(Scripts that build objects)
+ + + +
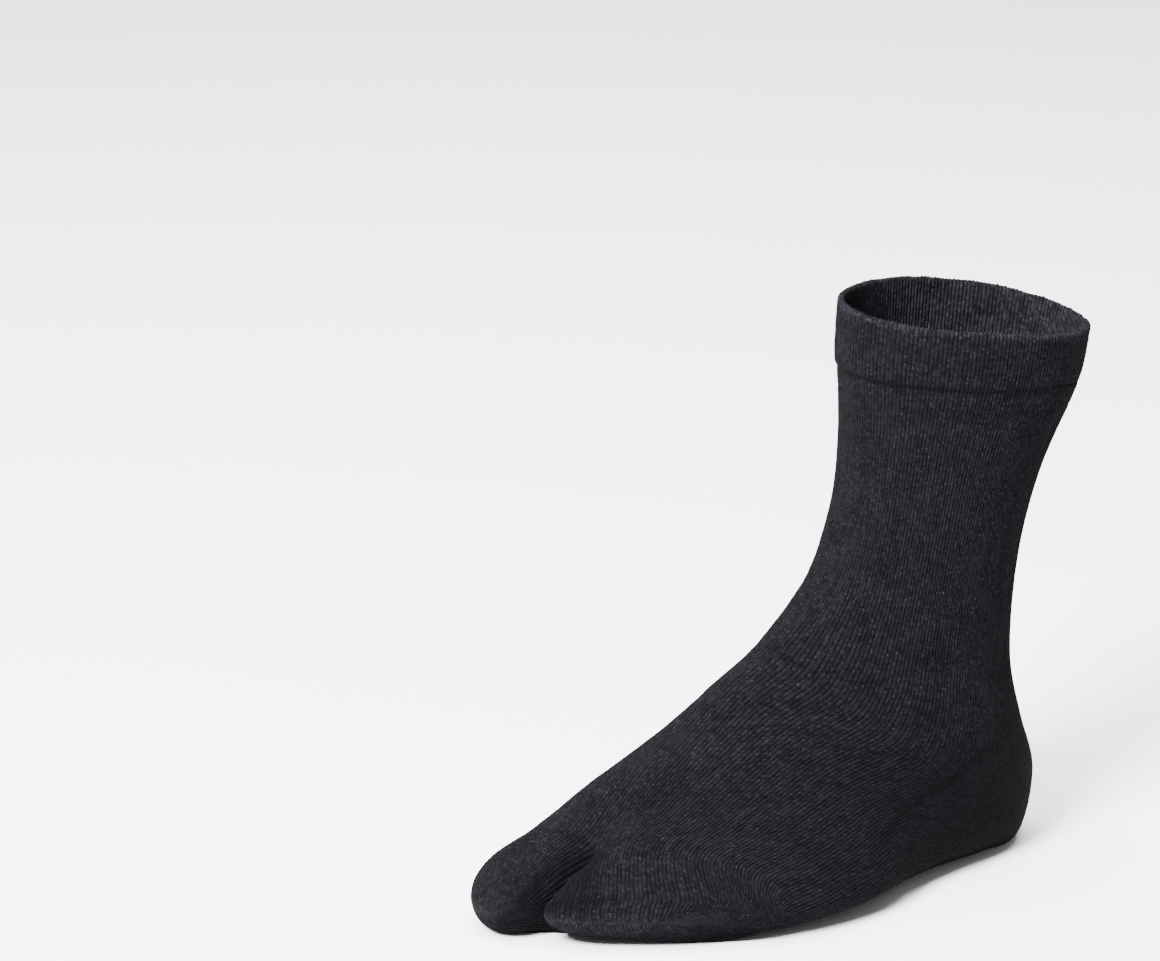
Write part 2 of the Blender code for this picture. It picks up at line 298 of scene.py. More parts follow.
FOUR_TOES_ROWS = (
    ToeRow(0.22, 0.25, 1.00, 1.00, 0.50, 0.000, 2.6, 0.012),
    ToeRow(0.46, 0.62, 1.00, 0.91, 0.55, 0.000, 3.0, 0.032),
    ToeRow(0.68, 0.92, 0.97, 0.80, 0.56, 0.015, 3.0, 0.055),
    ToeRow(0.86, 1.00, 0.91, 0.64, 0.55, 0.035, 2.8, 0.078),
    ToeRow(0.955, 1.00, 0.82, 0.43, 0.53, 0.060, 2.6, 0.090),
    ToeRow(0.99, 1.00, 0.72, 0.21, 0.51, 0.070, 2.4, 0.095),
    ToeRow(1.00, 1.00, 0.62, 0.02, 0.51, 0.070, 2.2, 0.095),
)
print(f"{len(LEG_ROWS)} leg rows, {len(FOOT_ROWS)} foot rows")

# %% [markdown]
# ## From tables to rings
#
# A section lies between its front or top point and its back or sole point. Its outline is an ellipse
# above its widest level and a squarer superellipse below it, so a foot can have a round instep and a
# flat sole. A Catmull-Rom curve through the rows of the table gives as many sections as are wanted.
# Points are spaced evenly round each ring, as stitches are.

# %% Work out the rings
OUTLINE_STEPS = 1440
Section = collections.namedtuple(
    "Section",
    "top_reach top_height back_reach back_height width crest widest square lag arch bank saddle",
)


def between(low, high, share):
    return low + (high - low) * share


def leg_section(row):
    """A level of the leg: an oval round a point of the leaning leg, turned up at its front."""
    height = between(INSTEP_HEIGHT + ANKLE_RISE, RIM_HEIGHT, row.rise)
    middle = HEEL_SETBACK - LEG_LEAN * row.lean
    half = between(ANKLE_DEPTH, RIM_DEPTH, row.flare) / 2
    ahead = half * math.cos(math.radians(row.tilt))
    above = half * math.sin(math.radians(row.tilt))
    width = between(ANKLE_WIDTH, RIM_WIDTH, row.spread)
    bank = math.tan(math.radians(RIM_BANK * row.bank))
    return Section(
        middle + ahead, height + above, middle - ahead, height - above,
        width, 0.0, row.widest, 2.0, 0.0, 0.0, bank, RIM_SADDLE * row.saddle,
    )


def foot_section(row):
    """A level of the heel or foot, from its table of shares."""
    return Section(
        row.top_reach * FOOT_LENGTH, row.top_height * INSTEP_HEIGHT,
        row.back_reach * FOOT_LENGTH, row.back_height * INSTEP_HEIGHT,
        between(HEEL_WIDTH, BALL_WIDTH, row.breadth), -row.crest * CLEFT_OFFSET,
        row.widest, row.square, math.tan(math.radians(BALL_LAG)) * row.lag,
        row.arch * ARCH_HEIGHT, 0.0, 0.0,
    )


def through(rows, places):
    """Rows read at fractional places, along a Catmull-Rom curve through them.

    Between rows b and c, with neighbours a and d, the curve at t is half of
    2b + (c - a)t + (2a - 5b + 4c - d)t^2 + (3b - a - 3c + d)t^3.
    """
    rows = np.asarray(rows, float)
    padded = np.concatenate([[2 * rows[0] - rows[1]], rows, [2 * rows[-1] - rows[-2]]])
    start = np.clip(np.floor(places).astype(int), 0, len(rows) - 2)
    t = (places - start).reshape((-1,) + (1,) * (rows.ndim - 1))
    a, b, c, d = (padded[start + step] for step in range(4))
    return (2 * b + (c - a) * t + (2 * a - 5 * b + 4 * c - d) * t**2 + (3 * b - a - 3 * c + d) * t**3) / 2


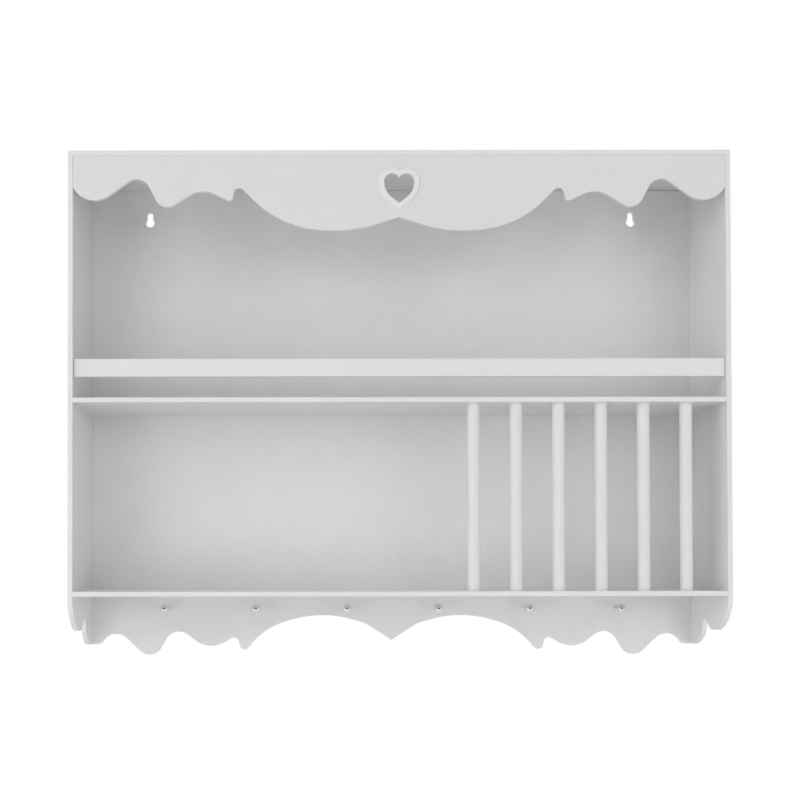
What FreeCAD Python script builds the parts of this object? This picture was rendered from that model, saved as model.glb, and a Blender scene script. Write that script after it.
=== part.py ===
import FreeCAD, Part
import math
import os

import Sketcher
from FreeCAD import Vector

# Painted wall shelf: two side boards, a top board and a back panel make a shallow open case.
# The upper bay has a guard rail and a scalloped valance with a heart cut-out. The lower bay has a
# plate rack of upright dowels on the right. The back panel runs down to a scalloped apron that
# carries a row of pegs.
#
# The frame: X to the right, Y towards the wall, Z up. The origin is on the wall plane, midway
# between the two points that the shelf hangs from, where the screws sit at the top of the keyholes.

os.makedirs("parts", exist_ok=True)
doc = FreeCAD.newDocument("wall_shelf")

# Driving dimensions in millimetres and degrees. A name that ends in share is a proportion.

SIZES = {
    # the case
    "width": 800,
    "depth": 150,
    "board": 6,
    "upper_bay": 293,
    "lower_bay": 228,
    "foot_drop": 66.5,
    "hang_drop": 39,
    # valance, heart and rim
    "valance_drop": 91.7,
    "heart_drop": 32.4,
    "lobe_spread": 8.5,
    "lobe_radius": 9.8,
    "flank_radius": 25,
    "tip_half_angle": 52,
    "rim_width": 6.3,
    "rim_thickness": 2,
    # lower edge of the back panel and its keyholes
    "apron_drop": 80,
    "keyhole_inset": 76.5,
    "keyhole_entry_radius": 5.6,
    "keyhole_slot_radius": 3.9,
    "keyhole_lift": 10,
    # front lobe of each side board's foot
    "lobe_drop": 44,
    # guard rail
    "rail_height": 22,
    "rail_thickness": 9,
    "rail_lift": 25.6,
    "rail_setback": 5,
    "rail_edge_radius": 1,
    # plate rack
    "dowel_count": 6,
    "dowel_radius": 7.5,
    "dowel_pitch": 51.6,
    "dowel_setback": 15,
    "rack_end_gap": 45.2,
    "socket_depth": 3,
    "socket_clearance": 0.1,
    # pegs
    "peg_count": 6,
    "peg_margin": 98,
    "peg_drop": 18.5,
    "peg_reach": 26,
    "peg_rod_radius": 2.1,
    "peg_ball_radius": 5,
    "peg_shank_radius": 1.6,
    "peg_clearance": 0.05,
    # headed pins that hold the butt joints
    "pin_length": 20,
    "pin_radius": 0.7,
    "pin_head_radius": 1.3,
    "pin_head_thickness": 0.8,
    "pin_clearance": 0.05,
    "pin_margin": 24,
    "depth_pin_count": 3,
    "width_pin_count": 5,
    "height_pin_count": 5,
    "rail_pin_count": 2,
    "valance_pin_count": 2,
    # cutters run this far past the faces that they cut
    "overrun": 1,
}

# Lower edge of the valance, from its end to its middle. Each corner holds its share of half the
# span, its share of the valance's drop, and its rounding radius as a share of that drop.
VALANCE_SHARES = [
    (1.000, 0.424, 0.000),
    (0.951, 0.728, 0.330),
    (0.790, 0.229, 0.185),
    (0.724, 0.762, 0.173),
    (0.606, 0.430, 0.360),
    (0.511, 0.630, 0.051),
    (0.502, 0.351, 0.073),
    (0.368, 0.928, 1.330),
    (0.160, 1.035, 1.850),
    (0.000, 0.823, 0.000),
]

# Lower edge of the back panel in the same form, with shares of the apron's drop below the bottom
# shelf. Where the drop is None, the corner is level with the feet of the side boards.
APRON_SHARES = [
    (1.000, None, 0.000),
    (0.971, None, 0.094),
    (0.925, 0.543, 0.250),
    (0.796, 1.134, 0.220),
    (0.725, 0.498, 0.250),
    (0.610, 0.943, 0.425),
    (0.516, 0.686, 0.081),
    (0.497, 0.995, 0.078),
    (0.420, 0.561, 1.130),
    (0.232, 0.279, 1.800),
    (0.085, 0.495, 0.320),
    (0.000, 0.767, 0.000),
]

# Lower edge of a side board, from front to back, with shares of the depth and of the front lobe's
# drop below the bottom shelf.
FOOT_SHARES = [
    (0.000, 0.200, 0.000),
    (0.140, 1.005, 1.330),
    (0.470, 0.985, 0.640),
    (0.600, 0.530, 0.200),
    (0.663, 1.130, 0.100),
    (0.799, None, 1.450),
    (1.000, None, 0.000),
]

# How much of a straight run between two corners their roundings may use.
USED_RUN_SHARE = 0.97

# An edge sits at a corner where it is nearer to it than this share of a board's thickness.
NEAR_SHARE = 1e-5

# Degrees in a whole turn.
FULL_TURN = 360

# The sheet that every sketch and feature below reads.

sheet = doc.addObject("Spreadsheet::Sheet", "Sizes")
aliases = []


def add_size(alias, number):
    """Write one named number into the next row of the sheet."""
    aliases.append(alias)
    row = len(aliases)
    sheet.set(f"A{row}", alias)
    sheet.set(f"B{row}", str(number))
    sheet.setAlias(f"B{row}", alias)


def add_outline_shares(name, shares):
    """Write an outline's shares into the sheet, one alias for each number."""
    for index, row in enumerate(shares):
        for column, number in zip(("along", "down", "round"), row):
            if number is not None:
                add_size(f"{name}_{index}_{column}_share", number)


for alias, number in SIZES.items():
    add_size(alias, number)
add_outline_shares("valance", VALANCE_SHARES)
add_outline_shares("apron", APRON_SHARES)
add_outline_shares("foot", FOOT_SHARES)
doc.recompute()


def value(formula):
    """The number that a formula gives with the sheet's present sizes."""
    result = sheet.evalExpression(str(formula))
    return float(getattr(result, "Value", result))


def size(alias):
    """One named size, as a formula."""
    return f"Sizes.{alias}"


def whole(alias):
    """One named count, as a whole number."""
    return round(value(size(alias)))


# Lengths and heights that several pieces share, as formulas.

BOARD = size("board")
DEPTH = size("depth")
HALF_WIDTH = f"({size('width')} / 2)"
HALF_SPAN = f"({HALF_WIDTH} - {BOARD})"
CASE_TOP = f"({size('hang_drop')} - {BOARD})"
MIDDLE_TOP = f"({CASE_TOP} - {size('upper_bay')})"
MIDDLE_UNDERSIDE = f"({MIDDLE_TOP} - {BOARD})"
BOTTOM_TOP = f"({MIDDLE_UNDERSIDE} - {size('lower_bay')})"
BOTTOM_UNDERSIDE = f"({BOTTOM_TOP} - {BOARD})"
CASE_HEIGHT = f"({CASE_TOP} - {BOTTOM_UNDERSIDE})"

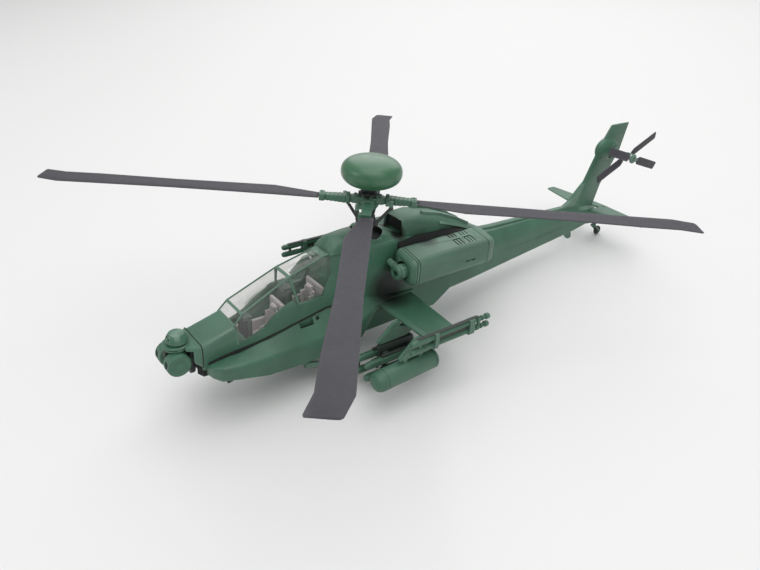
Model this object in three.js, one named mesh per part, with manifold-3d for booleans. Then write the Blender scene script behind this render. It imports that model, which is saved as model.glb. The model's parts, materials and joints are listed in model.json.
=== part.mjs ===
// Two-seat attack helicopter, 1:72 display model, as an assembly of separate pieces.
// Millimetres, +Z up, nose towards -Y, port side towards +X, standing on its three wheels.
import * as THREE from 'three';
import { mergeVertices } from 'three/addons/utils/BufferGeometryUtils.js';
import Module from 'manifold-3d';

const wasm = await Module();
wasm.setup();

// ---------------------------------------------------------------- driving dimensions
// The airframe frame has its origin at the rotor hub: x to port, y aft, z along the mast.
const METRE = 1000 / 72; // one metre of the full-size aircraft
const GAP = 0.3; // clearance between neighbouring pieces
const NOSE_UP = THREE.MathUtils.degToRad(4.5); // ground attitude
const HUB_HEIGHT = 51.8; // rotor hub above the ground

const ROTOR_RADIUS = 7.315 * METRE;
const BLADE_CHORD = 7.7;
const BLADE_THICKNESS = 0.7;
const BLADE_ROOT = 15.2; // radius where the blade starts
const BLADE_TAPER_END = 60; // radius out to which the leading edge runs back
const BLADE_FULL = 29.5; // radius where the root widens out to the blade
const BLADE_FLARE_END = 84; // radius where the blade reaches its full chord
const BLADE_SWEEP_START = 95;
const BLADE_SWEEP = 1.9;
const FIRST_BLADE_ANGLE = -37.86; // degrees from +x, seen from above
const BLADE_DROOP = 0.5; // how far the tip hangs below the root
const BLADE_SET = [[1, -0.8], [0, 0], [0, 0], [0, 0]]; // mm along the disc and degrees off its arm, each blade
const MAST_RADIUS = 1.5;
const SUPPORT_RADIUS = 0.7; // fixed rod through the hollow shaft that carries the radome
const RADOME_RADIUS = 9.4;
const RADOME_HEIGHT = 9.2;
const RADOME_CENTRE_Z = 8.8;
const RADOME_AFT = 0.8; // the radome stands slightly aft of the shaft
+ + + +
■ PROBLEM REQUIREMENTS: From the line that contains "Model this object" through the line that contains "const HUB_HEIGHT = 51.8;", reproduce every line exactly, both end lines included.

■ ANSWER BELOW:
Model this object in three.js, one named mesh per part, with manifold-3d for booleans. Then write the Blender scene script behind this render. It imports that model, which is saved as model.glb. The model's parts, materials and joints are listed in model.json.
=== part.mjs ===
// Two-seat attack helicopter, 1:72 display model, as an assembly of separate pieces.
// Millimetres, +Z up, nose towards -Y, port side towards +X, standing on its three wheels.
import * as THREE from 'three';
import { mergeVertices } from 'three/addons/utils/BufferGeometryUtils.js';
import Module from 'manifold-3d';

const wasm = await Module();
wasm.setup();

// ---------------------------------------------------------------- driving dimensions
// The airframe frame has its origin at the rotor hub: x to port, y aft, z along the mast.
const METRE = 1000 / 72; // one metre of the full-size aircraft
const GAP = 0.3; // clearance between neighbouring pieces
const NOSE_UP = THREE.MathUtils.degToRad(4.5); // ground attitude
const HUB_HEIGHT = 51.8; // rotor hub above the ground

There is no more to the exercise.